Renewal for Royal Roads’ iconic water wheel

Restored water wheel in the Japanese Gardens.

Japanese Gardens exude harmony and serenity. From the precise placement of stones to the careful selection and situation of plant groupings, each creation is designed as an oasis of tranquility.

That doesn’t mean the garden is silent. In addition to the chirping of birds and buzzing of insects, there is the gurgling of cool stream water over smooth rocks and, in the case of the garden at Royal Roads University, the gentle scoop and splash of a hundred-year-old water wheel. Created not to power a mill but to provide a soothing sound, the wheel helps fulfill the role of water in the Japanese Gardens, an element of calm, continuity and renewal.

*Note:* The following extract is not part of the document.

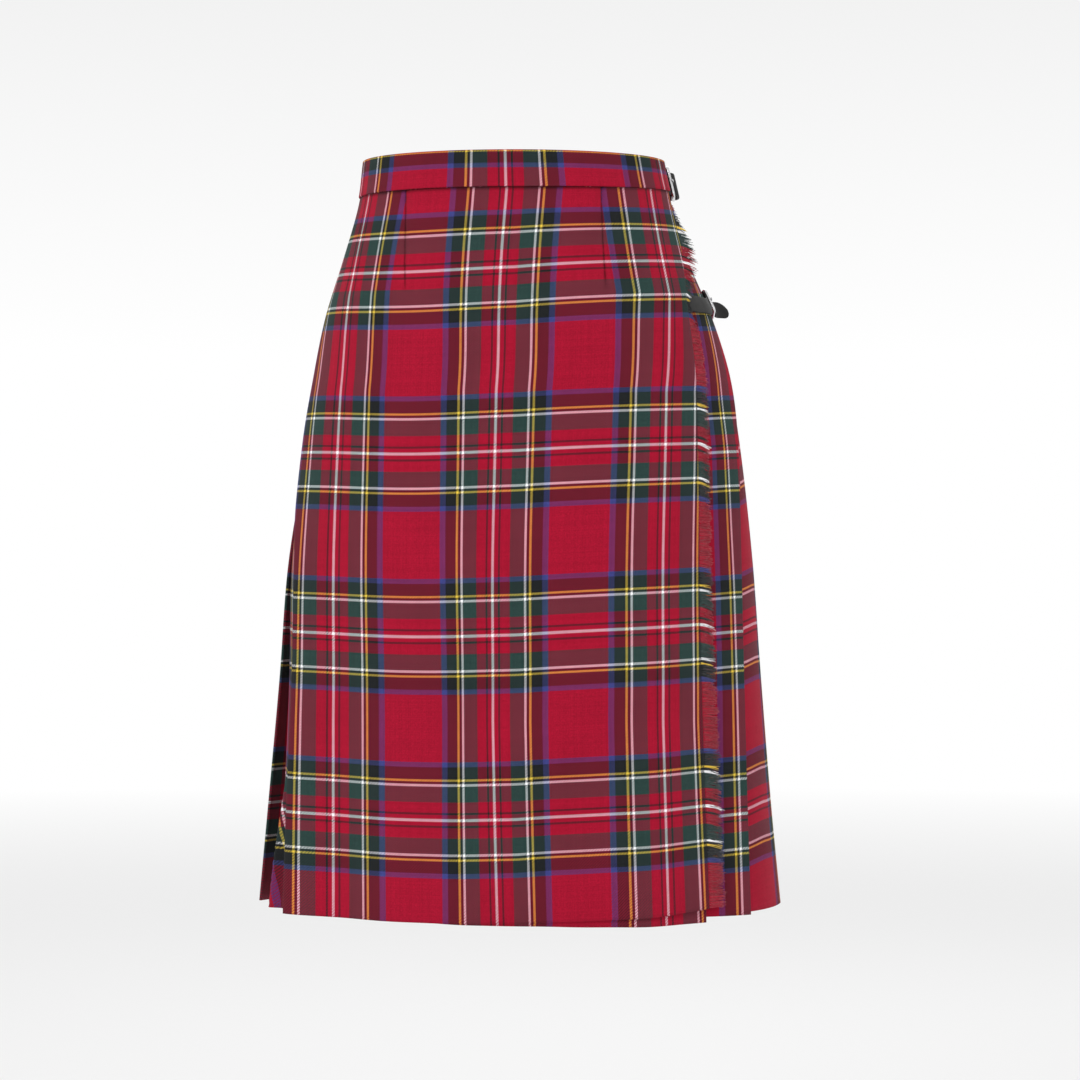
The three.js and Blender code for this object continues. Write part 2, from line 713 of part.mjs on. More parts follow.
// A ribbon of leather along a course. Each stop of the course gives a point for a height
// across the ribbon. The far end can be rounded, and cells in the middle can be left open.
const END_NARROWING = [0.97, 0.82, 0.5];
const SLOT_HALF = 1.95;

function ribbonGeometry(course, width, thickness, { rounded = false, openCells = [] }) {
  const heights = [width / 2, SLOT_HALF, -SLOT_HALF, -width / 2];
  const last = course.length - 1;
  const rows = heights.map((height) => course.map((stop, index) => {
    const fromEnd = last - index;
    const narrow = rounded && fromEnd < END_NARROWING.length;
    const share = narrow ? END_NARROWING[END_NARROWING.length - 1 - fromEnd] : 1;
    return stop(height * share);
  }));
  return wallGeometry(rows, thickness, openCells.map((index) => ({ row: 1, column: index })));
}

function buildStrap(fastening, frame) {
  const over = WRAP_OUTSIDE + SEAM_GAP + STRAP_LEATHER / 2;
  const under = BAR + 2 * SEAM_GAP + STRAP_LEATHER / 2;
  const onRing = ({ arc, lift }) => frame.onCloth(arc, () => lift);
  const inFrame = [
    frame.at(FRAME_LENGTH + 3, -under - 0.2),
    frame.at(FRAME_LENGTH - 1.8, -under),
    frame.at(FRAME_LENGTH - 5, -under + 1.4),
    frame.at(3, over - 0.2),
    frame.at(-3, over + 0.3),
  ];
  const course = [...fastening.lead.map(onRing), ...inFrame, ...fastening.tail.map(onRing)];
  const hole = fastening.lead.length + 2;
  const shape = { rounded: true, openCells: [hole] };
  const geometry = ribbonGeometry(course, fastening.width, STRAP_LEATHER, shape);
  addPiece(`${fastening.name}_strap`, geometry, BLACK_LEATHER, 0.45);
}

function buildTab(fastening, frame) {
  const layer = (extra) => (arc) => (
    frame.onCloth(arc, (_, z) => fastening.ground(arc, z) + SEAM_GAP + TAB_LEATHER / 2 + extra)
  );
  const lower = [...fastening.tabArcs].reverse().map(layer(0));
  const upper = fastening.tabArcs.map(layer(TAB_LEATHER + SEAM_GAP));
  const bend = [-90, -45, 0, 45, 90].map((degrees) => {
    const angle = THREE.MathUtils.degToRad(degrees);
    return frame.at(WRAP_MIDDLE * Math.cos(angle), WRAP_MIDDLE * Math.sin(angle));
  });
  const neck = [-1, 1].map((side) => frame.at(-WRAP_OUTSIDE - 0.9, side * WRAP_MIDDLE));
  const course = [...lower, neck[0], ...bend, neck[1], ...upper];
  const openCells = Array.from({ length: bend.length + 1 }, (_, index) => lower.length + index);
  const geometry = ribbonGeometry(course, fastening.width - TAB_NARROWER, TAB_LEATHER, { openCells });
  addPiece(`${fastening.name}_strap_tab`, geometry, BLACK_LEATHER, 0.45);
}

const FRAME_CORNER = 4.6;

function roundedBox(outline, halfLength, halfHeight, radius) {
  const corners = [[1, 1], [-1, 1], [-1, -1], [1, -1]];
  corners.forEach(([sideX, sideY], quarter) => {
    const from = (quarter * Math.PI) / 2;
    const x = FRAME_LENGTH / 2 + sideX * (halfLength - radius);
    outline.absarc(x, sideY * (halfHeight - radius), radius, from, from + Math.PI / 2);
  });
  return outline;
}

function buildBuckle(fastening, frame) {
  const halfLength = FRAME_LENGTH / 2 + BAR;
  const halfHeight = fastening.frameHeight / 2;
  const wire = 2 * BAR;
  const outline = roundedBox(new THREE.Shape(), halfLength, halfHeight, FRAME_CORNER);
  outline.holes.push(roundedBox(new THREE.Path(), halfLength - wire, halfHeight - wire, FRAME_CORNER - wire));
  const bevel = BAR * 0.4;
  const geometry = new THREE.ExtrudeGeometry(outline, {
    depth: 2 * (BAR - bevel),
    bevelThickness: bevel,
    bevelSize: bevel,
    bevelOffset: -bevel,
    bevelSegments: 1,
    curveSegments: 2,
  });
  geometry.translate(0, 0, -(BAR - bevel));
  geometry.rotateX(Math.PI / 2);
  geometry.applyMatrix4(frame.matrix);
  addPiece(`${fastening.name}_buckle`, geometry, NICKEL, 0.28, 1);
}

// The prong is cut from the side: a ring round the heel bar and a finger to the outer bar.
const PRONG_THICK = 1.2;
const PRONG_RING = WRAP_OUTSIDE - 0.3;

function buildProng(fastening, frame) {
  const rest = BAR + SEAM_GAP;
  const profile = new THREE.Shape();
  const ringStart = Math.PI * 0.3;
  const ringEnd = Math.PI * 2.06;
  profile.absarc(0, 0, PRONG_RING, ringStart, ringEnd, false);
  profile.lineTo(FRAME_LENGTH - 3, rest);
  profile.lineTo(FRAME_LENGTH + 1.2, rest);
  profile.lineTo(FRAME_LENGTH + 0.6, rest + PRONG_THICK * 0.8);
  profile.lineTo(FRAME_LENGTH - 3, rest + PRONG_THICK);
  profile.closePath();
  const ringHole = new THREE.Path();
  ringHole.absarc(0, 0, WRAP_INSIDE, 0, Math.PI * 2, true);
  profile.holes.push(ringHole);
  const geometry = new THREE.ExtrudeGeometry(profile, {
    depth: PRONG_WIDTH,
    bevelEnabled: false,
    curveSegments: 6,
  });
  geometry.translate(0, 0, -PRONG_WIDTH / 2);
  geometry.applyMatrix4(frame.matrix);
  addPiece(`${fastening.name}_buckle_prong`, geometry, NICKEL, 0.28, 1);
}

function buildFastening(fastening) {
  const frame = buckleFrame(fastening);
  buildStrap(fastening, frame);
  buildTab(fastening, frame);
  buildBuckle(fastening, frame);
  buildProng(fastening, frame);
}

// ------------------------------------------------------------------ the whole skirt

buildWaistband();
buildOverApron();
buildFringe();
buildUnderApron();
buildBackPleats();
FASTENINGS.forEach(buildFastening);

export default skirt;
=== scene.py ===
# %% [markdown]
# # A tartan wrap skirt, strapped at the wearer's left
# The skirt is one long length of wool. It starts as a flat under-apron, runs round the body in
# knife pleats and ends as a flat, fringed over-apron that crosses the front. The packed solids
# give every wall its place. Blender adds the woven cloth, the soft creases and the fittings.

# %% Load the frame
import math
import bpy
import numpy as np
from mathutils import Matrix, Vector


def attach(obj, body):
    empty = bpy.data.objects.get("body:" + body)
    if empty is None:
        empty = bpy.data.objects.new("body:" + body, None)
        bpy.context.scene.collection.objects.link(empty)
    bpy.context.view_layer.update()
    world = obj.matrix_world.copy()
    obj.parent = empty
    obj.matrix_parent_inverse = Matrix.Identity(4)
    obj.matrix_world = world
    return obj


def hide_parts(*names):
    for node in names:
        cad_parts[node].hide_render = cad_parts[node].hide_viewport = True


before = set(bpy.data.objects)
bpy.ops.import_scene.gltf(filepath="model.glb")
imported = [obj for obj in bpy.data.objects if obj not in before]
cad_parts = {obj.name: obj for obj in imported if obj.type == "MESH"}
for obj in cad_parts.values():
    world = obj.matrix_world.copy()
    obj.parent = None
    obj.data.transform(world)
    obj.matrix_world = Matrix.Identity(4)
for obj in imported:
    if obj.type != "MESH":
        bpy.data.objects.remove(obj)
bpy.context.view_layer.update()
MM = 0.001
print("nodes:", sorted(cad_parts))

# %% [markdown]
# ## Camera
# A skirt looks truest from level with its middle, and from far enough away that the hem and
# the waist keep their true widths. A long lens does that, with no tilt and no shift.

# %% Camera
CAMERA_PLACE = (0.0238, -2.650, -0.322)
LENS = 103.6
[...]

That water wheel, built and installed on a small stream sometime between 1915 and 1930, and repaired more than 20 years ago, needed renewal itself.

Thanks to funding from a variety of donors, the wheel was taken down before Christmas 2020 and sent to Vintage Woodworks Inc. in Saanichton, BC to be rebuilt. It’s the first project of A Vision in Bloom, the Royal Roads fundraising campaign launched this week to restore and maintain the university’s historic gardens.

“It’s going to go back into its home in the Japanese Gardens and it will become a real attraction for visitors,” says Carolyn Levesque, Royal Roads’ Associate vice-president, Operations and Resilience. “That will be quite something, to hear the sound of the water in the garden.”

Jenny Seeman, the university’s archives manager, notes that the original wheel was built of teak and has been repaired a number of times; it was last restored around 1999, when RRU worked with students from Vancouver Island’s Camosun College on the project.

Ken Coley-Donohue’s expert joiners at Vintage Woodworks were most recently tasked with rebuilding the iconic wheel from Royal Roads, which is a National Historic Site. Coley-Donohue, who is the president and owner of the 40-year-old company than handles custom window, door and storefront restorations, says it took four workers about 160 hours using a mixture of modern tools, old-world skills and unique, sustainable materials to recreate the seven-foot-one-inch diameter wheel.

He explains that the previously rebuilt wheel was made mainly of a combination of cedar and white oak. His crew used accoya, a type of pine that is brined and heat treated, without the use of toxic chemicals, to allow for longevity while exposed to the elements. That was crucial, he says, because of Royal Roads’ focus on and dedication to principles of environmental sustainability.

Vintage Woodworks’ ticketed joiners understood how all the pieces needed to go together to reflect the original construction, but they used a new five-axis CNC machine — a computer-controlled precision fabrication device — to cut those pieces based on detailed measurements and instructions they entered into the AutoCAD software.

The final product should last several more decades, Coley-Donohue says.

Ron Granados, Royal Roads’ director of operations, says Vintage’s sustainable approach to this project is consistent with the university’s commitment to the environment. He notes the importance of contributions from Vancouver Island community members to the water wheel restoration as well as the many other works contained in theVision in Bloom campaign aimed at sustaining and maintaining the gardens and grounds.

“It’s important to highlight the beauty of the gardens, the importance to us to maintain the gardens the way they are, and even to improve them,” he says. “But we can’t improve them without community support. Without those donations, the water wheel still would not be repaired.”

The water wheel unveiling is the first project under A Vision in Bloom, which has an initial target of $100,000 to support work on restoring and revitalizing the historic Hatley Park gardens on campus.